One thing I will recommend for the best cooling and A/C performance with the swap, is a genuine Cummins 180° thermostat. All of the major parts stores, and most of the online retailers will carry the exact same Motorad junk thermostat in a different color package. They are cheaply made, and the only time they run at the advertised temp is at idle!
 
Cooling under load is not a problem at all! I've done quite a bit of towing my 30' 5th wheel all over the rockies, and it's pretty rare to see anything over 200° on the steepest of grades. I never got around to weighing the combo, but with a full freshwater tank, 3 full 30# propane tanks, generator with extra fuel, 60 gal aux tank, and toolbox full of stuff, I'm easily pushing close to 20k!

One thing I will recommend for the best cooling and A/C performance with the swap, is a genuine Cummins 180° thermostat. All of the major parts stores, and most of the online retailers will carry the exact same Motorad junk thermostat in a different color package. They are cheaply made, and the only time they run at the advertised temp is at idle!
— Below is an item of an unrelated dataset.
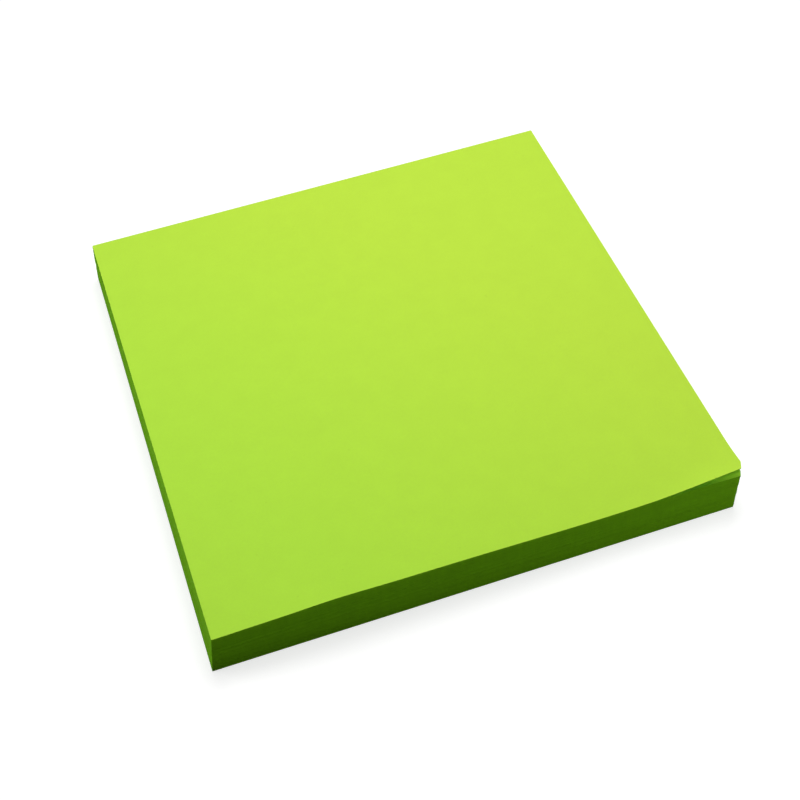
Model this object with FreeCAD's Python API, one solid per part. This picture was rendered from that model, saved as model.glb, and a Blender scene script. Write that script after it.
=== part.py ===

The 180° thermostat is a bad idea on anything with an electronically controlled fan that hasn’t been reprogrammed. The ECM uses ECT to program the fan and if you put a cooler thermostat in the truck you run the risk of running too hot without fan engagement. Even on mechanical clutch trucks is usually not a good idea to swap thermostat temps as the clutch fan is specific to the thermostat setting.

Each thermostat has opening, full open, and max allowable temps.

180°: cracks open at 180°, full open at 198°, and max allowable of 212°

190°: cracks open at 190°, full open at 207°, and max allowable of 225°.

The 3rd Gen 5.9’s don’t get the fan going at 100% until ~215°, which is above the max allowable temp of the 180° thermostat. This means that the engine isn’t rejecting enough heat if it gets to 215°.

The higher the ECT the more efficient the engine is too. The 190° thermostat really is the best temp for these trucks. It provides the best efficiency while maintaining a good oil temp at max load. The only good application for a cooler thermostat is a boat where there isn’t much airflow over the engine. Those engines generally use a 160° thermostat, but are programmed for that too.
 
The OEM clutch is reliable. If you’re chopping wires you have another problem.

I know what the problem is, its not a mystery. I have a 20 year old plastic shroud that's cracked and damaged that I tried to piece together a while ago with zip tie stitching and gorilla glue and my quick fix cost me a $500+ OEM fan clutch.

I'm simply asking about the viability of a mechanical clutch conversion with the parts listed for my truck application.

I just need function, not OEM spec showroom perfection.
 
Cooling under load is not a problem at all! I've done quite a bit of towing my 30' 5th wheel all over the rockies, and it's pretty rare to see anything over 200° on the steepest of grades. I never got around to weighing the combo, but with a full freshwater tank, 3 full 30# propane tanks, generator with extra fuel, 60 gal aux tank, and toolbox full of stuff, I'm easily pushing close to 20k!

One thing I will recommend for the best cooling and A/C performance with the swap, is a genuine Cummins 180° thermostat. All of the major parts stores, and most of the online retailers will carry the exact same Motorad junk thermostat in a different color package. They are cheaply made, and the only time they run at the advertised temp is at idle!

I'm pretty happy with my Stant 190* Superstat (PN:46289), Thanks for the feedback.